Moreover, the alleged acts in this case impact only a closed group of victims. Aside from Cacho and his businesses, the victims include Dumont and Judge Polanco—or, in other words, the expert witness and the judge who presided over the trial of the Nullity and Damages Action. The tie that binds these victims is the litigation surrounding the July 2003 Agreement, the outcome of which determined whether Hatton or Cacho would own Utuado Management. Other victims include Cacho's father and Terratek, both of whom appear to be pawns in Hatton's game to acquire Utuado Management: filing of criminal charges against Cacho's father as retaliation for his role in executing the 2005 Mortgage Deed and interfering with Terratek's sand extraction operation on Utuado Management's land were simply efforts to prevent Cacho from realizing control of Utuado Management. The latter act is, in fact, nothing more than an extrajudicial response, albeit nefarious, to the court's decision to permit a sand extraction deal between Cacho and Terratek during the Nullity and Damages Action. See Docket No. 1 at ¶¶ 67–68.
Finally, plaintiffs allege no facts indicating that defendants are likely to employ this scheme in the future to obtain control over other businesses. As discussed infra, the nature of the scheme is not one that has the potential to last indefinitely. See Home Orthopedics, 781 F.3d at 530 (finding defendants' conduct finite in nature where nothing indicated that extortionate conduct would continue after goal of receiving fees was obtained).
Employing a commonsense approach, the Court finds that the facts of this case do not suggest the type of broad or ongoing criminal behavior at which the RICO statute was aimed. See Efron, 223 F.3d at 18. Like Gollum pining for his precious ring, Hatton pursued ownership of Utuado Management with tremendous focus. Considering the singularity and narrowness of Hatton's mission, which stemmed from one discernible event and was directed at one individual (though others were harmed incidentally along the way), plaintiffs' allegations fail to establish a pattern of racketeering under a theory of close-ended continuity.
“Open-ended” Continuity
A plaintiff may alternatively demonstrate a “pattern” of racketeering through “open-ended” continuity, which is found through a threat or realistic prospect of future criminal activity.
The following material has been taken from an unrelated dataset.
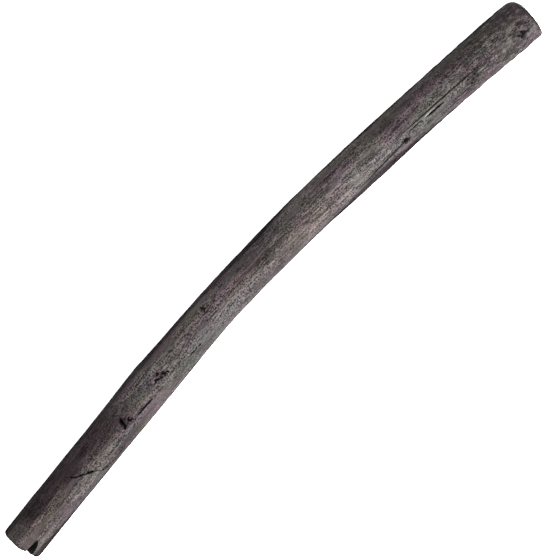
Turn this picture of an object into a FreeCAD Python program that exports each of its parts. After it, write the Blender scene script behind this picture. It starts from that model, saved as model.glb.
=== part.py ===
"""Natural drawing charcoal: one length of peeled willow rod, charred whole.

The stick lies on its side along +X, from the split drawing end (the foot) at -X to the sawn butt at +X.
It is a grown thing, so nothing was assembled. What it comes apart into is its anatomy, from the outside in:
the charred skin, the second year's growth ring, the first year's growth ring, the pith, and the knots where
side shoots and buds left the pith and ran out to the surface. Each of them is a solid of its own, and they
meet face to face. All sizes are in millimetres and degrees. Stations are distances along the centreline from
the foot, and bearings go round the stick from its +Y side, over the top (90), to its -Y side (180).
"""
import FreeCAD, Part
import functools
import math
import os

from FreeCAD import Vector

# The rod's run.
LENGTH = 149.8            # along the centreline
START_HEADING = 4.6       # the foot's run, turned from +X towards +Y
CROOK = (36.0, 106.0, 8.3)  # first station, last station and turn of the bend in the rod's middle
DRIFT = (112.0, 152.0, 2.4)  # the same for the slow bend that follows it
UNDERSIDE_LIFT = 0.24     # how far the underside clears the table between its three resting places

# The rod's thickness.
FOOT_DIAMETER = 8.54
BUTT_DIAMETER = 9.40
SWELLS = (                # station, added diameter, reach along the rod
    (43.0, 0.24, 6.0),    # the swell round the two close knots
    (66.0, -0.58, 10.0),  # the waist after it
    (112.0, 0.12, 9.0),
    (142.5, 0.24, 4.5),   # the flare before the butt
)
OVAL = 0.012              # share of the radius, two lobes
LOBES = 0.008             # share of the radius, three lobes
TWIST = 70.0              # the oval's turn from foot to butt
FOOT_ROUNDING = 0.7       # worn edges
BUTT_ROUNDING = 1.1

# The layers.
SKIN_THICKNESS = 0.40
FIRST_RING_SHARE = 0.52   # of the wood's radius
PITH_SHARE = 0.15

# The split at the foot: bearing, opening, depth towards the pith and length.
SPLIT_BEARING = 123.5
SPLIT_WIDTH = 1.45
SPLIT_DEPTH = 2.70
SPLIT_LENGTH = 3.3
SPLIT_TIP_WIDTH = 0.28
SPLIT_TIP_DEPTH = 0.60

# Drying cracks: (station, bearing) of each end, opening and depth.
CRACKS = {
    "oblique": ((17.6, 70.5), (22.6, 143.0), 0.22, 0.45),
    "oblique_tail": ((22.6, 143.0), (26.5, 151.0), 0.16, 0.30),
    "by_foot_knot": ((34.6, 116.5), (40.4, 118.0), 0.26, 0.50),
    "flank": ((100.4, 139.5), (113.0, 126.5), 0.20, 0.40),
    "ridge": ((114.6, 104.0), (135.0, 106.5), 0.22, 0.35),
    "splinter": ((119.6, 110.5), (125.0, 116.5), 0.30, 0.80),
}

# Knots: station and bearing at the surface, radius there.
KNOTS = {
    "foot_knot": (33.4, 100.5, 1.15),
    "swell_knot": (45.4, 95.5, 1.35),
    "bud_scar": (61.0, 62.0, 0.65),
    "flank_knot": (114.0, 125.5, 0.62),
    "butt_knot": (146.0, 118.5, 0.85),
}
KNOT_LEAN = 1.6           # how far a knot travels towards the butt on its way out
KNOT_ROOT_RADIUS = 0.30

# Drawing resolution.
SECTION_POINTS = 16
FIRST_BEARING = 40.0      # keeps the outlines' joins off the rod's highest and lowest lines
SECTION_SPACING = 5.0
OVERSHOOT = 1.0           # how far cutting shapes pass the faces that they cut
STEP = 0.25               # of the centreline's integration

os.makedirs("parts", exist_ok=True)


def smooth(x):
    x = min(max(x, 0.0), 1.0)
    return x * x * (3 - 2 * x)


def heading(s):
    """The centreline's direction in the XY plane, in radians."""
    turned = sum(turn * smooth((s - first) / (last - first)) for first, last, turn in (CROOK, DRIFT))
    return math.radians(START_HEADING - turned)


def nominal_radius(s):
    along = s / LENGTH
    diameter = FOOT_DIAMETER + (BUTT_DIAMETER - FOOT_DIAMETER) * along
    diameter += sum(added * math.exp(-((s - at) / reach) ** 2 / 2) for at, added, reach in SWELLS)
    return diameter / 2


def surface_radius(s, bearing):
    """The peeled rod's own radius at a station and a bearing in degrees."""
    turn = math.radians(bearing)
    oval = OVAL * math.cos(2 * (turn - math.radians(TWIST) * s / LENGTH))
    lobes = LOBES * math.cos(3 * turn + 1.1)
    return nominal_radius(s) * (1 + oval + lobes)


def run_in_plan(s):
    """The centreline's X and Y at a station, by adding up short straight steps."""
    steps = max(1, int(abs(s) / STEP))
    ds = s / steps
    middles = [(i + 0.5) * ds for i in range(steps)]
    return sum(math.cos(heading(m)) * ds for m in middles), sum(math.sin(heading(m)) * ds for m in middles)


@functools.cache
def centre(s):
    x, y = run_in_plan(s)
    lift = UNDERSIDE_LIFT * (1 - math.cos(4 * math.pi * s / LENGTH)) / 2
    return Vector(x, y, surface_radius(s, 270) + lift)


def point(s, bearing, radius):
    """A point at a station, a bearing and a distance from the centreline."""
    turn = math.radians(bearing)
    across = Vector(-math.sin(heading(s)), math.cos(heading(s)), 0)
    return centre(s) + across * (radius * math.cos(turn)) + Vector(0, 0, radius * math.sin(turn))


def section(s, share, inset):
    """A closed outline round the centreline in four edges: the rod's own, inset and then scaled."""
    bearings = [FIRST_BEARING + 360.0 * i / SECTION_POINTS for i in range(SECTION_POINTS)]
    points = [point(s, b, share * (surface_radius(s, b) - inset)) for b in bearings]
    marks = [i / SECTION_POINTS for i in range(SECTION_POINTS + 1)]
    curve = Part.BSplineCurve()
    curve.interpolate(Points=points, PeriodicFlag=True, Parameters=marks)
    return Part.Wire([Part.Edge(curve, i / 4, (i + 1) / 4) for i in range(4)])


def form(share=1.0, inset=0.0, past_ends=0.0):
    """A solid along the whole rod, longer at both ends where it is to cut or bound others."""
    count = round(LENGTH / SECTION_SPACING)
    stations = [LENGTH * i / count for i in range(count + 1)]
    if past_ends:
        stations = [-past_ends] + stations + [LENGTH + past_ends]
    return Part.makeLoft([section(s, share, inset) for s in stations], True, False, False, 3)


def worn_edge(s, inward, rounding):
    """A ring that wears away a sawn end's edge; inward is +1 at the foot and -1 at the butt."""
    rim = surface_radius(s, 0)
    away = rim + 2 * rounding
    slack = 0.1 * rounding    # carries the arc past the surface, which isn't quite round
    low = rounding * (1 - math.sqrt(0.5))
    arc = [(rim - rounding, 0), (rim - low, low), (rim + slack, rounding + slack)]
    rest = [arc[-1], (away, rounding + slack), (away, -OVERSHOOT), (rim - rounding, -OVERSHOOT), arc[0]]

    along = Vector(math.cos(heading(s)), math.sin(heading(s)), 0) * inward
    middle = centre(s)
    arc, rest = ([middle + along * a + Vector(0, 0, r) for r, a in places] for places in (arc, rest))
    outline = Part.Wire([Part.Arc(*arc).toShape()] + Part.makePolygon(rest).Edges)
    return Part.Face(outline).revolve(middle, along, 360)


def wedge(places):
    """A V-shaped cutter through (station, bearing, opening, depth) places along the rod."""
    outlines = []
    for s, bearing, opening, depth in places:
        skin = surface_radius(s, bearing)
        half = math.degrees(opening / 2 / skin)
        reach = 1 + OVERSHOOT / depth
        corners = [
            point(s, bearing, skin - depth),
            point(s, bearing - half * reach, skin + OVERSHOOT),
            point(s, bearing + half * reach, skin + OVERSHOOT),
        ]
        outlines.append(Part.makePolygon(corners + corners[:1]))
    return Part.makeLoft(outlines, True, True)


def split():
    return wedge([
        (-OVERSHOOT, SPLIT_BEARING, SPLIT_WIDTH, SPLIT_DEPTH),
        (SPLIT_LENGTH / 2, SPLIT_BEARING, SPLIT_WIDTH * 0.86, SPLIT_DEPTH * 0.75),
        (SPLIT_LENGTH, SPLIT_BEARING, SPLIT_TIP_WIDTH, SPLIT_TIP_DEPTH),
    ])


def crack(first, last, opening, depth):
    """A drying crack, widest in its middle and closing to a hair at both ends."""
    places = []
    for share in (0.0, 0.25, 0.5, 0.75, 1.0):
        open_here = 0.15 + 0.85 * math.sin(math.pi * share)
        s, bearing = (a + (b - a) * share for a, b in zip(first, last))
        places.append((s, bearing, opening * open_here, depth * open_here))
    return wedge(places)


def knot(station, bearing, radius):
    """A cone from the pith out through the surface, leaning towards the butt."""
    root = point(station - KNOT_LEAN, bearing, 0)
    tip = point(station, bearing, surface_radius(station, bearing))
    way = tip - root
    reach = way.Length + OVERSHOOT
    growth = (radius - KNOT_ROOT_RADIUS) / way.Length
    return Part.makeCone(KNOT_ROOT_RADIUS, KNOT_ROOT_RADIUS + growth * reach, reach, root, way)


def without(shape, tools):
    """The shape less those of the tools that reach it."""
    for tool in tools:
        if shape.BoundBox.intersect(tool.BoundBox):
            shape = shape.cut(tool)
    return shape


def one(shape):
    """The shape as a single solid where it is one, or a compound of its solids."""
    solids = shape.Solids
    return solids[0] if len(solids) == 1 else Part.makeCompound(solids)


def build():
    rod = form()
    wood = form(1.0, SKIN_THICKNESS, OVERSHOOT)
    first_ring = form(FIRST_RING_SHARE, SKIN_THICKNESS, OVERSHOOT)
    pith = form(PITH_SHARE, SKIN_THICKNESS, OVERSHOOT)
    nodes = {
        "charred_skin": rod.cut(wood),
        "outer_growth_ring": rod.common(wood).cut(first_ring),
        "inner_growth_ring": rod.common(first_ring).cut(pith),
        "pith_core": rod.common(pith),
    }

    knots = {name: knot(*place) for name, place in KNOTS.items()}
    for layer in ("charred_skin", "outer_growth_ring", "inner_growth_ring"):
        nodes[layer] = without(nodes[layer], knots.values())
    for name, cone in knots.items():
        nodes[name] = cone.common(rod).cut(pith)

    openings = [worn_edge(0, 1, FOOT_ROUNDING), worn_edge(LENGTH, -1, BUTT_ROUNDING), split()]
    openings += [crack(*place) for place in CRACKS.values()]
    nodes = {name: without(shape, openings) for name, shape in nodes.items()}

    box = rod.optimalBoundingBox()
    home = Vector(-box.Center.x, -box.Center.y, -box.ZMin)
    for name, shape in nodes.items():
        shape = one(shape)
        shape.translate(home)
        shape.exportStep(f"parts/{name}.step")
        print(f"{name:20s} solids {len(shape.Solids)} valid {shape.isValid()} volume {shape.Volume:9.2f}")
    print("rod", [round(v, 3) for v in (box.XLength, box.YLength, box.ZLength)], "home", home)


build()
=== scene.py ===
"""The looks of a stick of natural drawing charcoal: one peeled willow rod, charred in one piece.

Each layer of the rod and each knot is a closed mesh of its own, with the grain's relief, the drying cracks,
the split and the sawn ends in its geometry. Lengths are in millimetres until a mesh is made. A place on the
rod is a station (the distance along the centreline from the split foot), a bearing (degrees round the rod:
0 at +Y, 90 on top, 180 at -Y) and a distance from the centreline.
"""
import math

import bmesh
import bpy
import numpy as np
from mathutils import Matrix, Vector


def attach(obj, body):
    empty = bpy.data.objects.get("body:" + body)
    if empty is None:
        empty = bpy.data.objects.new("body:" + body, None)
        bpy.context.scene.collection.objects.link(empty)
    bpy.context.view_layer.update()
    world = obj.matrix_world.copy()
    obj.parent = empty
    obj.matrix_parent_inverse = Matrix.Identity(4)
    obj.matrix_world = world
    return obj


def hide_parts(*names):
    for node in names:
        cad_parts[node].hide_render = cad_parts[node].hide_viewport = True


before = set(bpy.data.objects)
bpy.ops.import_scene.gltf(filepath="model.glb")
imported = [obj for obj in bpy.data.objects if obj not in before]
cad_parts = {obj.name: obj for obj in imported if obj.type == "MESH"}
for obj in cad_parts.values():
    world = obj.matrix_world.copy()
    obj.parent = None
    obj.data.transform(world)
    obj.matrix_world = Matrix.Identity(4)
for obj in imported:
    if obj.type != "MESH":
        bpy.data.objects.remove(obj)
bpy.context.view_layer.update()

MM = 0.001

# ---------------------------------------------------------------- the rod's form, as in the part

LENGTH = 149.8
START_HEADING = 4.6
TURNS = ((36.0, 106.0, 8.3), (112.0, 152.0, 2.4))     # first station, last station, degrees
RUN_SAMPLES = 6001        # along the centreline, from RUN_MARGIN before the foot to as far past the butt
RUN_MARGIN = 5
UNDERSIDE_LIFT = 0.24
FOOT_DIAMETER = 8.54
BUTT_DIAMETER = 9.40
SWELLS = ((43.0, 0.24, 6.0), (66.0, -0.58, 10.0), (112.0, 0.12, 9.0), (142.5, 0.24, 4.5))
OVAL = 0.012
LOBES = 0.008
TWIST = 70.0
SKIN_THICKNESS = 0.40
FIRST_RING_SHARE = 0.52
PITH_SHARE = 0.15
KNOT_LEAN = 1.6
KNOT_ROOT_RADIUS = 0.30


def smooth(x):
    """An eased step from 0 to 1."""
    x = np.clip(x, 0.0, 1.0)
    return x * x * (3 - 2 * x)


def bell(x):
    """A rounded hump: 1 in the middle, 0.6 at 1 and almost 0 at 3."""
    return np.exp(-0.5 * np.square(x))


def heading(s):
    """The centreline's direction in the XY plane, in radians."""
    return np.radians(START_HEADING - sum(turn * smooth((s - a) / (b - a)) for a, b, turn in TURNS))


def nominal_radius(s):
    """The mean radius at a station: the rod widens towards the butt, with a few swells and a waist."""
    diameter = FOOT_DIAMETER + (BUTT_DIAMETER - FOOT_DIAMETER) * s / LENGTH
    return (diameter + sum(added * bell((s - at) / reach) for at, added, reach in SWELLS)) / 2


def surface_radius(s, bearing):
    """The plain rod's radius: a little oval, with three faint lobes."""
    turn = np.radians(bearing)
    oval = OVAL * np.cos(2 * (turn - math.radians(TWIST) * s / LENGTH))
    return nominal_radius(s) * (1 + oval + LOBES * np.cos(3 * turn + 1.1))


def wood_radius(s, bearing):
    """The outside of the second year's wood, just under the skin."""
    return surface_radius(s, bearing) - SKIN_THICKNESS


STATIONS = np.linspace(-RUN_MARGIN, LENGTH + RUN_MARGIN, RUN_SAMPLES)
RUN_STEP = STATIONS[1] - STATIONS[0]
RUN_X, RUN_Y = (np.cumsum(way(heading(STATIONS - RUN_STEP / 2))) * RUN_STEP for way in (np.cos, np.sin))
RUN_X, RUN_Y = (run - np.interp(0, STATIONS, run) for run in (RUN_X, RUN_Y))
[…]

Home Orthopedics, 781 F.3d at 531. In order to satisfy open-ended continuity, a plaintiff must show that the racketeering acts “are part of an ongoing entity's regular way of doing business” or that they include a “specific threat of repetition extending indefinitely into the future.” Id. (quoting Feinstein v. Resolution Trust Corp., 942 F.2d 34, 45 (1st Cir.1991)). In this inquiry, the nature of the enterprise and the nature of the predicate acts are particularly relevant. Cofacredit, S.A. v. Windsor Plumbing Supply Co., 187 F.3d 229, 242 (2d Cir.1999).
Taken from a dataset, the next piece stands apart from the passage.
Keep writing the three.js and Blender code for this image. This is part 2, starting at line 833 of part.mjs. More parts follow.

Plaintiffs fail to allege that Hatton's racketeering acts are part of his regular way of doing business. They do not allege that Hatton is likely to employ the same hyper-litigious extortion scheme in his future business dealings. See Efron, 223 F.3d at 19 (finding nothing to suggest “defendants would seek to repeat their fraud in other partnerships or similar business settings” such that the racketeering activity might be par for the business course). To that end, plaintiffs likewise fail to allege that Hatton's acts pose a threat of future criminal activity. The complaint provides no indication that the scheme is likely to continue after the dispute over the July 2003 Agreement and the issue of Utuado Management's ownership is resolved. Indeed, most of the alleged predicate acts of extortion are centered around the Nullity and Damages Action litigation, which ipso facto precludes indefiniteness. See Gonzalez–Morales v. Hernandez–Arencibia, 221 F.3d 45, 51–52 (1st Cir.2000) (assuming the “filing of frivolous lawsuits” constitutes RICO extortion, “the fact that local court suits are still pending does not constitute long-term conduct demonstrating a threat of future activity”). Plaintiffs thus fail to state a pattern of racketeering under a theory of “open-ended” continuity.
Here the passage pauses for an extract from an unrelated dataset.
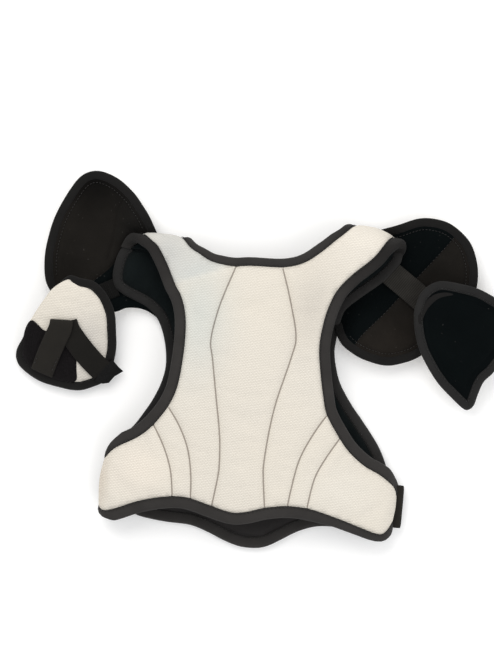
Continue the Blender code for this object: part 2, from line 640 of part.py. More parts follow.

For these reasons, the Court finds that plaintiffs do not sufficiently allege a “pattern of racketeering” necessary to sustain their RICO claim. The Court therefore GRANTS defendants' motion to dismiss, (Docket No. 10), and DISMISSES WITH PREJUDICE plaintiffs' RICO claim.
State Claims
Defendants additionally ask for dismissal of plaintiffs' supplemental state law claims. (Docket No. 10 at p. 19.) A court may decline to exercise supplemental jurisdiction when it has “dismissed all claims over which it has original jurisdiction.” 28 U.S.C. § 1367(c)(3). In deciding whether to decline supplemental jurisdiction, the court considers a variety of factors, including fairness, judicial economy, convenience and comity. Desjardins v. Willard, 777 F.3d 43, 45 (1st Cir.2015). Having dismissed plaintiffs' federal RICO claim and having considered these factors, the Court declines to retain jurisdiction. The Court thus DISMISSES WITHOUT PREJUDICE plaintiffs' state law claims.
CONCLUSION
For the reasons above, defendants' motion to dismiss, (Docket No. 10), is GRANTED. The federal RICO claim is DISMISSED WITH PREJUDICE. There being no federal claims remaining on which to ground them, plaintiffs' state law claims are
DISMISSED WITHOUT PREJUDICE.
Judgment shall be entered accordingly.